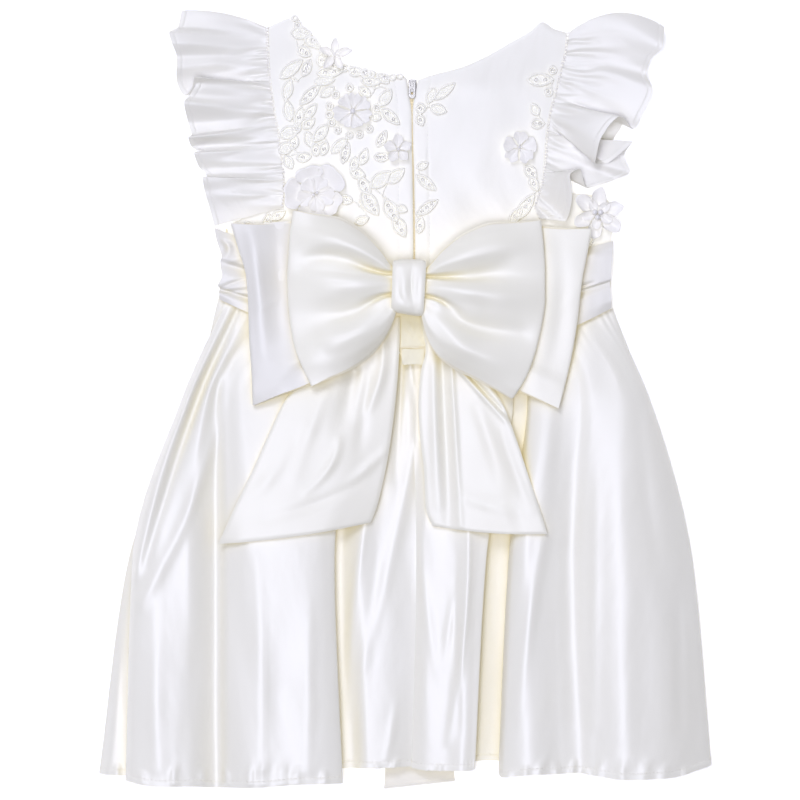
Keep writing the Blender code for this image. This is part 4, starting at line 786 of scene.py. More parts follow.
def height_at(field, x, y):
    i = np.clip(np.asarray(x - FIELD_LOW[0]).astype(int), 0, FIELD_SHAPE[0] - 1)
    j = np.clip(np.asarray(y - FIELD_LOW[1]).astype(int), 0, FIELD_SHAPE[1] - 1)
    return field[i, j]


# Small shapes, gathered into one mesh

class Parts:
    """Points and faces of many small shapes, each with a look's number."""

    def __init__(self):
        self.points, self.faces, self.looks, self.uvs = [], [], [], []

    def add(self, points, faces, look=0, uvs=None):
        start = len(self.points)
        points = [tuple(point) for point in points]
        self.points += points
        self.faces += [tuple(start + i for i in face) for face in faces]
        self.looks += [look] * len(faces)
        self.uvs += [tuple(uv) for uv in uvs] if uvs is not None else [p[:2] for p in points]

    def make(self, name, looks):
        points = (np.array(self.points) + (SHIFT_X, SHIFT_Y, 0)) * MM
        return mesh_piece(name, points, self.faces, np.array(self.uvs) * MM, looks, self.looks)


def mesh_piece(name, points, faces, uvs, looks, face_looks=None):
    mesh = bpy.data.meshes.new(name)
    mesh.from_pydata(np.asarray(points).tolist(), [], [list(map(int, face)) for face in faces])
    corner_points = np.zeros(len(mesh.loops), int)
    mesh.loops.foreach_get("vertex_index", corner_points)
    layer = mesh.uv_layers.new(name="cloth")
    layer.data.foreach_set("uv", np.asarray(uvs, float)[corner_points].ravel())
    for look in looks:
        mesh.materials.append(look)
    if face_looks is not None:
        mesh.polygons.foreach_set("material_index", face_looks)
    mesh.shade_smooth()
    obj = bpy.data.objects.new(name, mesh)
    bpy.context.scene.collection.objects.link(obj)
    return obj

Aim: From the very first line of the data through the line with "# Small shapes, gathered into one mesh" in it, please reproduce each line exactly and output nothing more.

Exercise output:
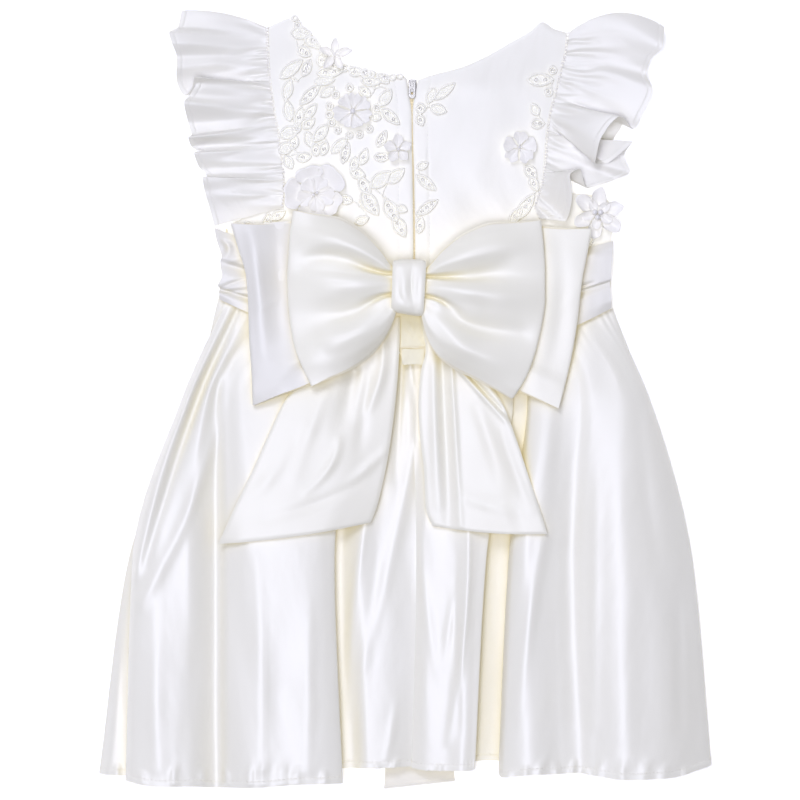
Keep writing the Blender code for this image. This is part 4, starting at line 786 of scene.py. More parts follow.
def height_at(field, x, y):
    i = np.clip(np.asarray(x - FIELD_LOW[0]).astype(int), 0, FIELD_SHAPE[0] - 1)
    j = np.clip(np.asarray(y - FIELD_LOW[1]).astype(int), 0, FIELD_SHAPE[1] - 1)
    return field[i, j]


# Small shapes, gathered into one mesh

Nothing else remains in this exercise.